Exercise brief
Give the data a second time, exactly and in full.

--------------------------------

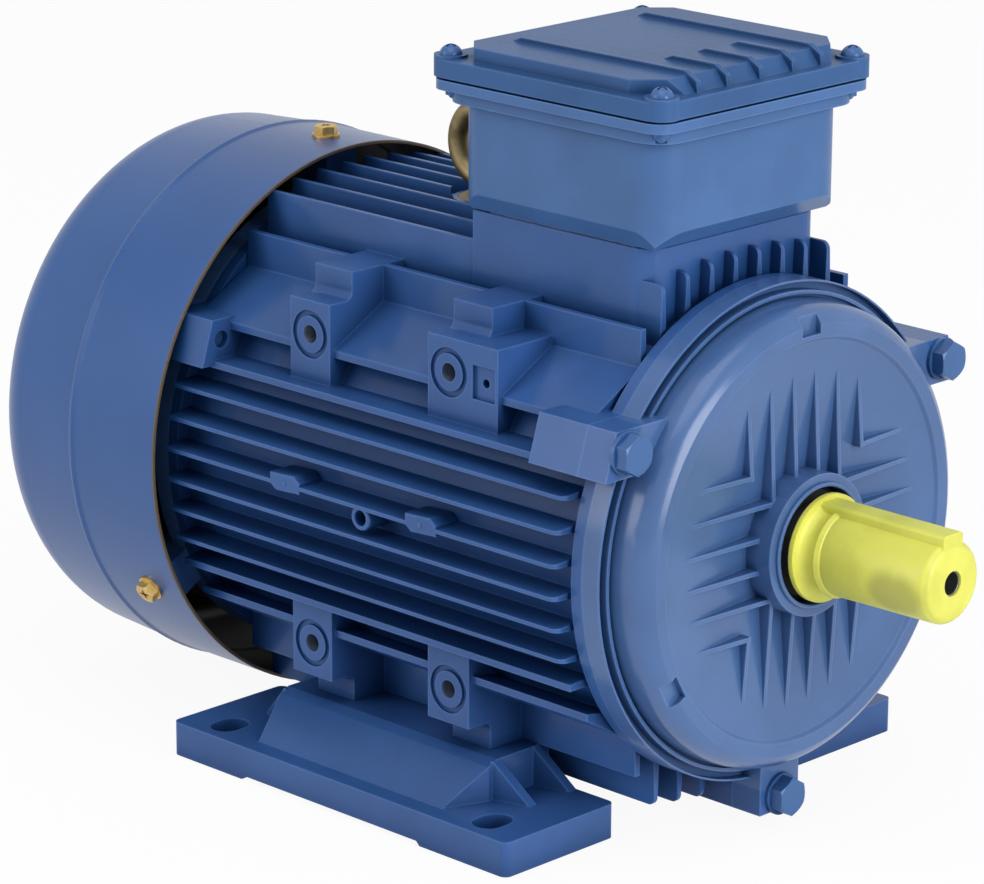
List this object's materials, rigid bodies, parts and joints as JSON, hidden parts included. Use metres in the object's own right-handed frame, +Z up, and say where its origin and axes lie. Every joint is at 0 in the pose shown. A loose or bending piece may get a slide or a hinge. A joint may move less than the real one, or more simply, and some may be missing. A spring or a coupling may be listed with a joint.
{
  "type": "three-phase electric motor",
  "caption": "Foot-mounted three-phase induction motor: finned housing, domed end shield, fan cowl, top terminal box and keyed shaft end under a plastic transport sleeve.",
  "frame": {"origin": "on the foot plane, midway between the two front foot slots, straight below the shaft axis", "axes": "+X along the shaft out of the drive end, +Z up, +Y towards the side with the cable gland"},
  "size_m": [0.3966, 0.2184, 0.2844],
  "materials": {
    "housing_paint": "semi-gloss",
    "cowl_paint": "semi-gloss",
    "bolt_paint": "semi-gloss",
    "yellow_zinc": "satin",
    "sleeve_plastic": "satin",
    "black_rubber": "matt",
    "pale_gasket": "matt",
    "bright_steel": "satin",
    "bearing_steel": "polished",
    "electrical_steel": "satin",
    "copper": "varnished",
    "brass": "satin",
    "cast_aluminium": "as cast",
    "board_plastic": "matt",
    "black_plastic": "satin",
    "cage_plastic": "satin"
  },
  "bodies": {
    "stator": {"stator_frame": "housing_paint", "drive_end_shield": "housing_paint", "fan_end_shield": "housing_paint", "drive_end_bolts": "bolt_paint", "drive_end_washers": "bolt_paint", "fan_end_bolts": "bolt_paint", "fan_end_washers": "bolt_paint", "foot_left": "housing_paint", "foot_right": "housing_paint", "foot_bolts": "bright_steel", "terminal_box": "housing_paint", "box_gasket": "pale_gasket", "box_screws": "bright_steel", "terminal_lid": "housing_paint", "lid_gasket": "black_rubber", "lid_screws": "bolt_paint", "terminal_board": "board_plastic", "terminal_studs": "brass", "terminal_links": "brass", "terminal_nuts": "brass", "earth_screw": "brass", "cable_gland": "black_plastic", "gland_nut": "black_plastic", "gland_locknut": "black_plastic", "blanking_plug": "black_plastic", "eyebolt": "yellow_zinc", "fan_cowl": "cowl_paint", "cowl_screws": "yellow_zinc", "cowl_washers": "yellow_zinc", "front_bearing_outer_ring": "bearing_steel", "rear_bearing_outer_ring": "bearing_steel", "wave_washer": "bright_steel", "stator_core": "electrical_steel", "stator_winding": "copper"},
    "rotor": {"shaft": "bright_steel", "shaft_key": "bright_steel", "shaft_seal": "black_rubber", "front_bearing_inner_ring": "bearing_steel", "rear_bearing_inner_ring": "bearing_steel", "rotor_core": "electrical_steel", "rotor_cage_ends": "cast_aluminium", "fan": "black_plastic", "fan_clip": "bright_steel"},
    "front_ball_set": {"front_bearing_balls": "bearing_steel", "front_bearing_cage": "cage_plastic"},
    "rear_ball_set": {"rear_bearing_balls": "bearing_steel", "rear_bearing_cage": "cage_plastic"},
    "sleeve": {"shaft_sleeve": "sleeve_plastic"}
  },
  "joints": [
    {"name": "rotor_spin", "type": "hinge", "parent": "stator", "child": "rotor", "pos_m": [0, 0, 0.112], "axis": [1, 0, 0], "continuous": true},
    {"name": "front_cage_spin", "type": "hinge", "parent": "stator", "child": "front_ball_set", "pos_m": [0.045, 0, 0.112], "axis": [1, 0, 0], "continuous": true},
    {"name": "rear_cage_spin", "type": "hinge", "parent": "stator", "child": "rear_ball_set", "pos_m": [-0.189, 0, 0.112], "axis": [1, 0, 0], "continuous": true},
    {"name": "sleeve_pull", "type": "slide", "parent": "rotor", "child": "sleeve", "axis": [1, 0, 0], "range_m": [0, 0.065]}
  ],
  "couplings": [
    {"joint": "front_cage_spin", "follows": "rotor_spin", "ratio": 0.3965},
    {"joint": "rear_cage_spin", "follows": "rotor_spin", "ratio": 0.3965}
  ]
}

--------------------------------

Output for this exercise
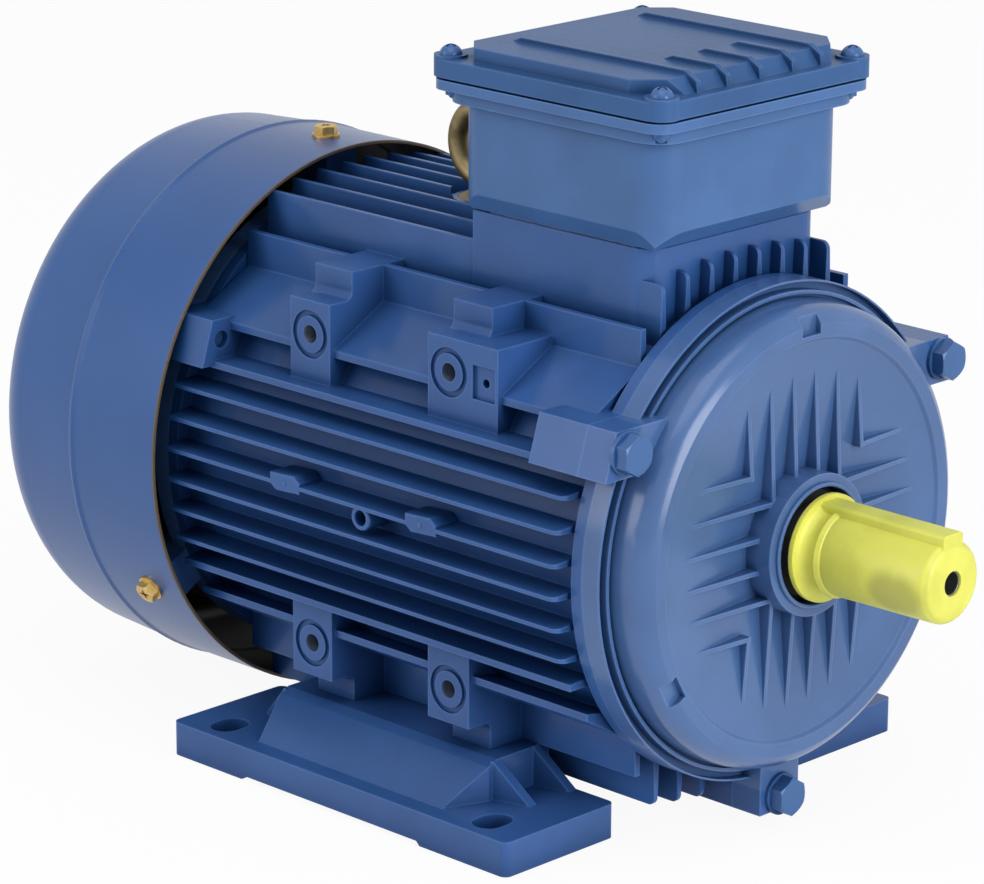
List this object's materials, rigid bodies, parts and joints as JSON, hidden parts included. Use metres in the object's own right-handed frame, +Z up, and say where its origin and axes lie. Every joint is at 0 in the pose shown. A loose or bending piece may get a slide or a hinge. A joint may move less than the real one, or more simply, and some may be missing. A spring or a coupling may be listed with a joint.
{
  "type": "three-phase electric motor",
  "caption": "Foot-mounted three-phase induction motor: finned housing, domed end shield, fan cowl, top terminal box and keyed shaft end under a plastic transport sleeve.",
  "frame": {"origin": "on the foot plane, midway between the two front foot slots, straight below the shaft axis", "axes": "+X along the shaft out of the drive end, +Z up, +Y towards the side with the cable gland"},
  "size_m": [0.3966, 0.2184, 0.2844],
  "materials": {
    "housing_paint": "semi-gloss",
    "cowl_paint": "semi-gloss",
    "bolt_paint": "semi-gloss",
    "yellow_zinc": "satin",
    "sleeve_plastic": "satin",
    "black_rubber": "matt",
    "pale_gasket": "matt",
    "bright_steel": "satin",
    "bearing_steel": "polished",
    "electrical_steel": "satin",
    "copper": "varnished",
    "brass": "satin",
    "cast_aluminium": "as cast",
    "board_plastic": "matt",
    "black_plastic": "satin",
    "cage_plastic": "satin"
  },
  "bodies": {
    "stator": {"stator_frame": "housing_paint", "drive_end_shield": "housing_paint", "fan_end_shield": "housing_paint", "drive_end_bolts": "bolt_paint", "drive_end_washers": "bolt_paint", "fan_end_bolts": "bolt_paint", "fan_end_washers": "bolt_paint", "foot_left": "housing_paint", "foot_right": "housing_paint", "foot_bolts": "bright_steel", "terminal_box": "housing_paint", "box_gasket": "pale_gasket", "box_screws": "bright_steel", "terminal_lid": "housing_paint", "lid_gasket": "black_rubber", "lid_screws": "bolt_paint", "terminal_board": "board_plastic", "terminal_studs": "brass", "terminal_links": "brass", "terminal_nuts": "brass", "earth_screw": "brass", "cable_gland": "black_plastic", "gland_nut": "black_plastic", "gland_locknut": "black_plastic", "blanking_plug": "black_plastic", "eyebolt": "yellow_zinc", "fan_cowl": "cowl_paint", "cowl_screws": "yellow_zinc", "cowl_washers": "yellow_zinc", "front_bearing_outer_ring": "bearing_steel", "rear_bearing_outer_ring": "bearing_steel", "wave_washer": "bright_steel", "stator_core": "electrical_steel", "stator_winding": "copper"},
    "rotor": {"shaft": "bright_steel", "shaft_key": "bright_steel", "shaft_seal": "black_rubber", "front_bearing_inner_ring": "bearing_steel", "rear_bearing_inner_ring": "bearing_steel", "rotor_core": "electrical_steel", "rotor_cage_ends": "cast_aluminium", "fan": "black_plastic", "fan_clip": "bright_steel"},
    "front_ball_set": {"front_bearing_balls": "bearing_steel", "front_bearing_cage": "cage_plastic"},
    "rear_ball_set": {"rear_bearing_balls": "bearing_steel", "rear_bearing_cage": "cage_plastic"},
    "sleeve": {"shaft_sleeve": "sleeve_plastic"}
  },
  "joints": [
    {"name": "rotor_spin", "type": "hinge", "parent": "stator", "child": "rotor", "pos_m": [0, 0, 0.112], "axis": [1, 0, 0], "continuous": true},
    {"name": "front_cage_spin", "type": "hinge", "parent": "stator", "child": "front_ball_set", "pos_m": [0.045, 0, 0.112], "axis": [1, 0, 0], "continuous": true},
    {"name": "rear_cage_spin", "type": "hinge", "parent": "stator", "child": "rear_ball_set", "pos_m": [-0.189, 0, 0.112], "axis": [1, 0, 0], "continuous": true},
    {"name": "sleeve_pull", "type": "slide", "parent": "rotor", "child": "sleeve", "axis": [1, 0, 0], "range_m": [0, 0.065]}
  ],
  "couplings": [
    {"joint": "front_cage_spin", "follows": "rotor_spin", "ratio": 0.3965},
    {"joint": "rear_cage_spin", "follows": "rotor_spin", "ratio": 0.3965}
  ]
}